Task goal -
Repeat only the lines running from the beginning of the material through the line that contains "calico(back_edge, back_crown, back_hem_shares);".

Material provided -
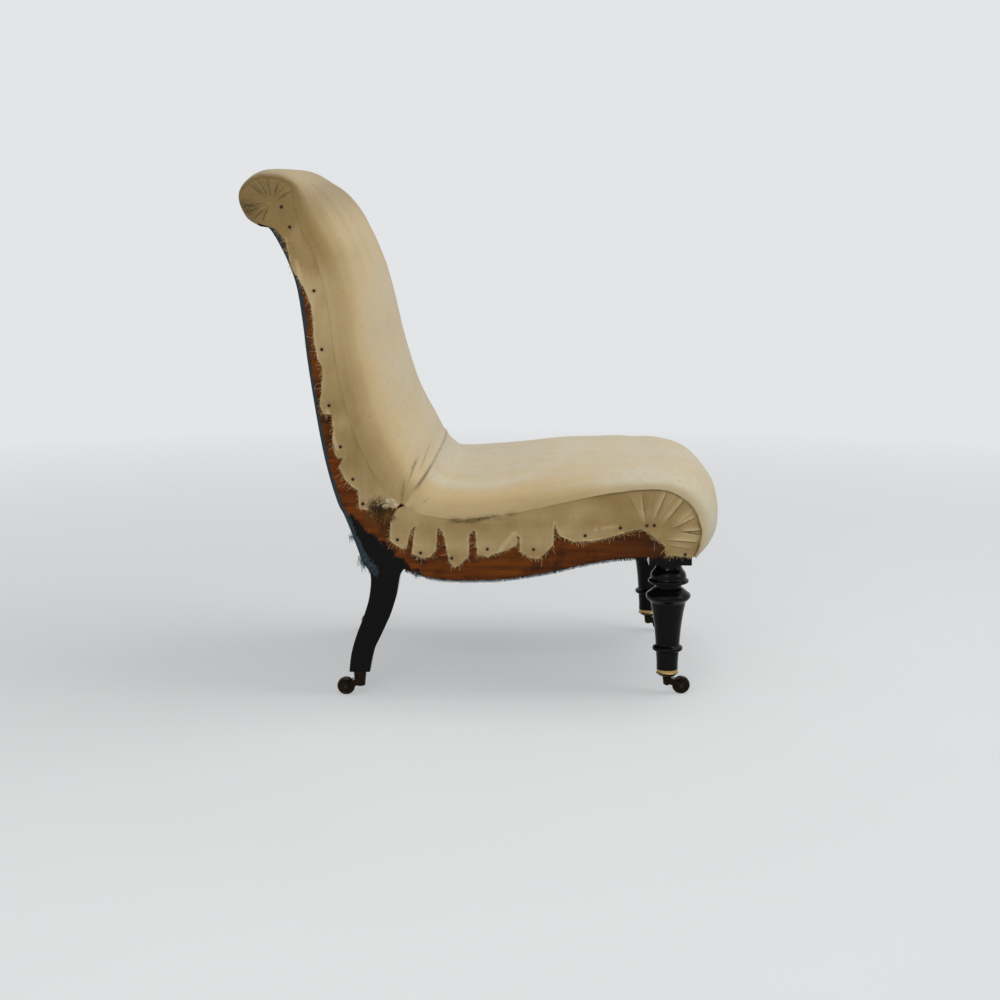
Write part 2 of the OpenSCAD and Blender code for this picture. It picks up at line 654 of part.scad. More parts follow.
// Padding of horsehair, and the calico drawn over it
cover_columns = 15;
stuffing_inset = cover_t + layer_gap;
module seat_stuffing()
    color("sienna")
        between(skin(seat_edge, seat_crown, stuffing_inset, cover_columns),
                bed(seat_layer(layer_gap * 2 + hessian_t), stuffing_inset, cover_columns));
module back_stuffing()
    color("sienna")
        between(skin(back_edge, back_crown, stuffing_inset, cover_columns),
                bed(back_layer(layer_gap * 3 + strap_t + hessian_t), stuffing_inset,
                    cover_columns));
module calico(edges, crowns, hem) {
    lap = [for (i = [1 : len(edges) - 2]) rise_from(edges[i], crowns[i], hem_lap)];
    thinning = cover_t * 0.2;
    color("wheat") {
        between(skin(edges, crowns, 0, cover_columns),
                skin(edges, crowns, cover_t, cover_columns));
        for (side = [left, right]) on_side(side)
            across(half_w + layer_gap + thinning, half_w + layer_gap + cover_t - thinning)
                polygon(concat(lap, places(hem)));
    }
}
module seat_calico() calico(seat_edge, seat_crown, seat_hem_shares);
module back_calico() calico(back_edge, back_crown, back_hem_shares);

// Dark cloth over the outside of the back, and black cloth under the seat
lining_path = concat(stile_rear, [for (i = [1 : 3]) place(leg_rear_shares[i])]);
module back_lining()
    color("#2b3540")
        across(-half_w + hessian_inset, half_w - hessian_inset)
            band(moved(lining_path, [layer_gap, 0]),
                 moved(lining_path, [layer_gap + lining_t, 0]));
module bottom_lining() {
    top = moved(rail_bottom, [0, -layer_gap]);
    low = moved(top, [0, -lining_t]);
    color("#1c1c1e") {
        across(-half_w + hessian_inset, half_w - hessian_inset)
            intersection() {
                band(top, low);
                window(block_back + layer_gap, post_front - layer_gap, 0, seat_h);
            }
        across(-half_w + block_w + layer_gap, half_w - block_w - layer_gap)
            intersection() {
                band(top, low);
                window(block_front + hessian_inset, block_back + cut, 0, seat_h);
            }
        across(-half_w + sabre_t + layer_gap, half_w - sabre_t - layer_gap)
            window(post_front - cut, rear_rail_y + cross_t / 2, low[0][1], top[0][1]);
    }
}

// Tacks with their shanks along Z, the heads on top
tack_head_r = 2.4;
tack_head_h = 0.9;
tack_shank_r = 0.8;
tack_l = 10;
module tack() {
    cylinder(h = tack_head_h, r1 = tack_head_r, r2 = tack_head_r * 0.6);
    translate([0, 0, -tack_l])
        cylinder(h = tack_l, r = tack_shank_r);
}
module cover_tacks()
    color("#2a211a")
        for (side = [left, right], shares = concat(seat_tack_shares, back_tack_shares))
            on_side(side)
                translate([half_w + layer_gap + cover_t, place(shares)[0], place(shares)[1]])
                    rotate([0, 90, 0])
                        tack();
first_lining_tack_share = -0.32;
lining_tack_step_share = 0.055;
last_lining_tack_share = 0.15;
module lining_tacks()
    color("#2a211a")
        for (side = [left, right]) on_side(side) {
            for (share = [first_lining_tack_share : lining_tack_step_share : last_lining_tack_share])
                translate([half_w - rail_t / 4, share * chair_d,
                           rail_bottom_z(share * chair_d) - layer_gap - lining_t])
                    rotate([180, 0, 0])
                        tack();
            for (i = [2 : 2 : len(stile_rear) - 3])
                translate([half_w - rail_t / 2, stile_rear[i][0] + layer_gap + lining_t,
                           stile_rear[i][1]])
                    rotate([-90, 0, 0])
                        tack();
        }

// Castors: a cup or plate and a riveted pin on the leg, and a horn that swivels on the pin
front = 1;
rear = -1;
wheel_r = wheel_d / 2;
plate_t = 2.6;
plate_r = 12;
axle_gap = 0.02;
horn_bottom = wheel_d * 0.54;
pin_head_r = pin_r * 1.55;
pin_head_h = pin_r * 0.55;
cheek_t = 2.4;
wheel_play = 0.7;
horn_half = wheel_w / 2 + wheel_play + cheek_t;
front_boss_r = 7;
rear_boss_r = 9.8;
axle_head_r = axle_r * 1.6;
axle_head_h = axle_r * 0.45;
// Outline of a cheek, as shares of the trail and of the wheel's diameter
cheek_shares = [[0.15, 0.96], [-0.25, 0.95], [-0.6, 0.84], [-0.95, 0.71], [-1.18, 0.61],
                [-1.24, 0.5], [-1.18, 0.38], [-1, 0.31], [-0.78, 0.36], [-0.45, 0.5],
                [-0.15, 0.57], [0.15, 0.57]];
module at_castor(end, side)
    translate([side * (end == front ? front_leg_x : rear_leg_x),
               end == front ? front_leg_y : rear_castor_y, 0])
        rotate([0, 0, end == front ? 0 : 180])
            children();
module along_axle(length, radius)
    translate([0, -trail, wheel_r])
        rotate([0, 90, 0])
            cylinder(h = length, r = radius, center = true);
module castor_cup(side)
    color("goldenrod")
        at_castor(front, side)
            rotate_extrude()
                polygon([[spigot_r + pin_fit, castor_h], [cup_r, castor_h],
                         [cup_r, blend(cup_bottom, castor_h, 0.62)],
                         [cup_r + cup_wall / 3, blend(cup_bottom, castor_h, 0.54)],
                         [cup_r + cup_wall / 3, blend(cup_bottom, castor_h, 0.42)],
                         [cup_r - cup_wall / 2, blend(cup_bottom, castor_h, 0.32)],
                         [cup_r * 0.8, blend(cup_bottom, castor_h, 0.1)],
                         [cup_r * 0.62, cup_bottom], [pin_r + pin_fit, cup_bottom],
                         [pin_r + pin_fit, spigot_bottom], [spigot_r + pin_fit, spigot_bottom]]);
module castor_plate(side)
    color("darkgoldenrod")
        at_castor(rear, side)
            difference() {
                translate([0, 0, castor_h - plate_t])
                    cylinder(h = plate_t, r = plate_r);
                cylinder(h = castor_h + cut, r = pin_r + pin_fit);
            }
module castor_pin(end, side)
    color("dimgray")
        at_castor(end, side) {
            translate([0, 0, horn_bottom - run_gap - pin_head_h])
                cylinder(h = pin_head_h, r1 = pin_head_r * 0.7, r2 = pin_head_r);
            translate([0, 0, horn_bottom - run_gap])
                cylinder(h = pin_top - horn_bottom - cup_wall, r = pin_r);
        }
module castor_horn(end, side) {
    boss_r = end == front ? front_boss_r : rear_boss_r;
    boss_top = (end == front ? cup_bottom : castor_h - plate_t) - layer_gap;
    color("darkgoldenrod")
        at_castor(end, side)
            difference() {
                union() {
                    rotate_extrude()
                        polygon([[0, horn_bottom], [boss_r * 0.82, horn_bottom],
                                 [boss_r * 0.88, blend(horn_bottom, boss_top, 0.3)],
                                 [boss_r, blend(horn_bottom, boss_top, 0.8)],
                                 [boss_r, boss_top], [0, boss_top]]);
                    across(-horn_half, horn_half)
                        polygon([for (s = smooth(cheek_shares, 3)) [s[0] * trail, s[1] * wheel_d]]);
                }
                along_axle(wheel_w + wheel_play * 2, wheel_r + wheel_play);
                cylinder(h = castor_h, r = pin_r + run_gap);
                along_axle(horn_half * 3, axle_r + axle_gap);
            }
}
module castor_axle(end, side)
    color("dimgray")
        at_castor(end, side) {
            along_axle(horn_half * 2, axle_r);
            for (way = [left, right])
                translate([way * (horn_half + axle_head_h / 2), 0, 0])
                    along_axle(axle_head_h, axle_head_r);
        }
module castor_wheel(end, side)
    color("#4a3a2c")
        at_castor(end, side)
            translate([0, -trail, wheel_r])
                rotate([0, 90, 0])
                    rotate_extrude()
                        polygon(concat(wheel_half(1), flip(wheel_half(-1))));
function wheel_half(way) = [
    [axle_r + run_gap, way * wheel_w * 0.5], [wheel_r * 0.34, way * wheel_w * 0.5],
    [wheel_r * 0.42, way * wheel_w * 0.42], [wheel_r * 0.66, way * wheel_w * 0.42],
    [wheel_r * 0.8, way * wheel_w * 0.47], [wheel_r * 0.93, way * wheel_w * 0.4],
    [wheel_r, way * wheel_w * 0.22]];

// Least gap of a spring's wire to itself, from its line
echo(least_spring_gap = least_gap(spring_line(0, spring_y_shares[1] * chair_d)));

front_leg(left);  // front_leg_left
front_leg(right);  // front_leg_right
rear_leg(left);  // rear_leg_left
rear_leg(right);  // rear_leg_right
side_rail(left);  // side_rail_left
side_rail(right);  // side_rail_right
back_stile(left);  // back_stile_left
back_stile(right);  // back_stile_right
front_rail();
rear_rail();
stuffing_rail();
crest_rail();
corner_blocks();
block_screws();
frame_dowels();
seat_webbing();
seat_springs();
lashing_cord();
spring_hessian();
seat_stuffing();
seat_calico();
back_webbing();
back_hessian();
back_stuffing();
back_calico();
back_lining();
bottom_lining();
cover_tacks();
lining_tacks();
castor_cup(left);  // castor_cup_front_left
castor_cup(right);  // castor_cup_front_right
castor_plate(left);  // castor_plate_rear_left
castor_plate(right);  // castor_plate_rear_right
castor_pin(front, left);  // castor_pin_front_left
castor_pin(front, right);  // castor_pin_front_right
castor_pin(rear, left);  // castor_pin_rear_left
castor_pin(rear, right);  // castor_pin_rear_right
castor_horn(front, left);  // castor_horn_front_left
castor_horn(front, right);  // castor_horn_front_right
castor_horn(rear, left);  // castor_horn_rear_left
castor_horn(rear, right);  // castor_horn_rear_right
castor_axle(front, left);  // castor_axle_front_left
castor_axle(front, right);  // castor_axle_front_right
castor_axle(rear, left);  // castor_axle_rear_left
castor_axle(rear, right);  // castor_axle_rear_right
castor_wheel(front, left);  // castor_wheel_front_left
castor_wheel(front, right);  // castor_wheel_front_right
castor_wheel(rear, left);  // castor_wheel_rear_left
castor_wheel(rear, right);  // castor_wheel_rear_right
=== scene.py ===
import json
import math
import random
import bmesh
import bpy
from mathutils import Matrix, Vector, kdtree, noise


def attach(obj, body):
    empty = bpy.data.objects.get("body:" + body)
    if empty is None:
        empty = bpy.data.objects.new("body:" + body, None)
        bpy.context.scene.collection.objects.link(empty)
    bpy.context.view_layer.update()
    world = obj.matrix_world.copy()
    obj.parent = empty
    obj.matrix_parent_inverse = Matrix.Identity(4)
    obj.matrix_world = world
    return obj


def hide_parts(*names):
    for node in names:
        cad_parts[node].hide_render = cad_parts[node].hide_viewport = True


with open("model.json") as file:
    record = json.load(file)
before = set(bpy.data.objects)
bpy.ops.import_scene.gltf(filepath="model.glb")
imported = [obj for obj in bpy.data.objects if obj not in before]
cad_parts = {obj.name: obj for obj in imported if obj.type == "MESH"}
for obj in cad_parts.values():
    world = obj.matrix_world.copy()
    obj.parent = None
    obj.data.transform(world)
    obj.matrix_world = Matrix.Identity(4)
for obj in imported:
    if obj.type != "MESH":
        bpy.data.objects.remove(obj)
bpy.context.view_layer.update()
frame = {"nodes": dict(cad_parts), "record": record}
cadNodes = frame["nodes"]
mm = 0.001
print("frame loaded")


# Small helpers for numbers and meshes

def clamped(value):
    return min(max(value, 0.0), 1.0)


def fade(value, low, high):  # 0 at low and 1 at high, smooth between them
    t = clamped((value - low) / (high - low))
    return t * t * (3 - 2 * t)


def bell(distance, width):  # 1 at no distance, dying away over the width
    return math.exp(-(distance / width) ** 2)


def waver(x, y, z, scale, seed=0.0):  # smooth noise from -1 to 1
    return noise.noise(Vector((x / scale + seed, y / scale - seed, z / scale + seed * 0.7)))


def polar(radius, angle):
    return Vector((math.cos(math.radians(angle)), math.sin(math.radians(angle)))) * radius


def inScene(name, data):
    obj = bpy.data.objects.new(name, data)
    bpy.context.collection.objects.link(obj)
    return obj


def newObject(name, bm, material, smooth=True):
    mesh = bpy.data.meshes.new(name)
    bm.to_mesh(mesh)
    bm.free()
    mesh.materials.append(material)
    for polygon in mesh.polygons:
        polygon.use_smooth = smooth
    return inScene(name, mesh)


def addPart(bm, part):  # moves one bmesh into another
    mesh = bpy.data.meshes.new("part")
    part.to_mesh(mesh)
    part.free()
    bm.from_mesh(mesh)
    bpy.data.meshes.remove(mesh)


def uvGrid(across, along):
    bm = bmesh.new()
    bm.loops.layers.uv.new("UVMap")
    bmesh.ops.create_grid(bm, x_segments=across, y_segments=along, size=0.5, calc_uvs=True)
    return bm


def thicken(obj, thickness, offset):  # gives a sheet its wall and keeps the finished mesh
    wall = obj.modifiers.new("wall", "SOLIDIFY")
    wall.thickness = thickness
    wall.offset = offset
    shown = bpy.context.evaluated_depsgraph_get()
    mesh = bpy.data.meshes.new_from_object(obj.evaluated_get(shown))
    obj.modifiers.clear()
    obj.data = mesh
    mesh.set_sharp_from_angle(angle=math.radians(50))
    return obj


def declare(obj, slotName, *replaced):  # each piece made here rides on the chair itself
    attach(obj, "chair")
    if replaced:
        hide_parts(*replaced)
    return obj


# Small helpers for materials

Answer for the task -
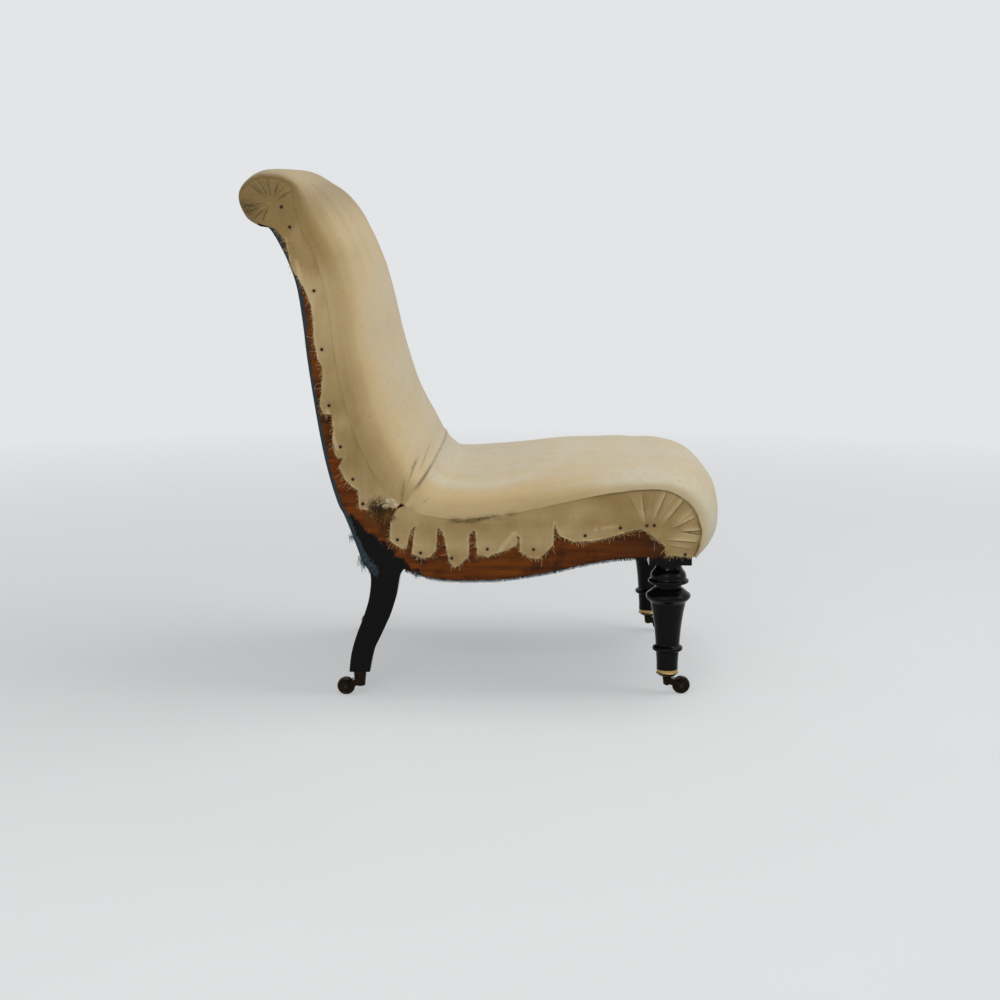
Write part 2 of the OpenSCAD and Blender code for this picture. It picks up at line 654 of part.scad. More parts follow.
// Padding of horsehair, and the calico drawn over it
cover_columns = 15;
stuffing_inset = cover_t + layer_gap;
module seat_stuffing()
    color("sienna")
        between(skin(seat_edge, seat_crown, stuffing_inset, cover_columns),
                bed(seat_layer(layer_gap * 2 + hessian_t), stuffing_inset, cover_columns));
module back_stuffing()
    color("sienna")
        between(skin(back_edge, back_crown, stuffing_inset, cover_columns),
                bed(back_layer(layer_gap * 3 + strap_t + hessian_t), stuffing_inset,
                    cover_columns));
module calico(edges, crowns, hem) {
    lap = [for (i = [1 : len(edges) - 2]) rise_from(edges[i], crowns[i], hem_lap)];
    thinning = cover_t * 0.2;
    color("wheat") {
        between(skin(edges, crowns, 0, cover_columns),
                skin(edges, crowns, cover_t, cover_columns));
        for (side = [left, right]) on_side(side)
            across(half_w + layer_gap + thinning, half_w + layer_gap + cover_t - thinning)
                polygon(concat(lap, places(hem)));
    }
}
module seat_calico() calico(seat_edge, seat_crown, seat_hem_shares);
module back_calico() calico(back_edge, back_crown, back_hem_shares);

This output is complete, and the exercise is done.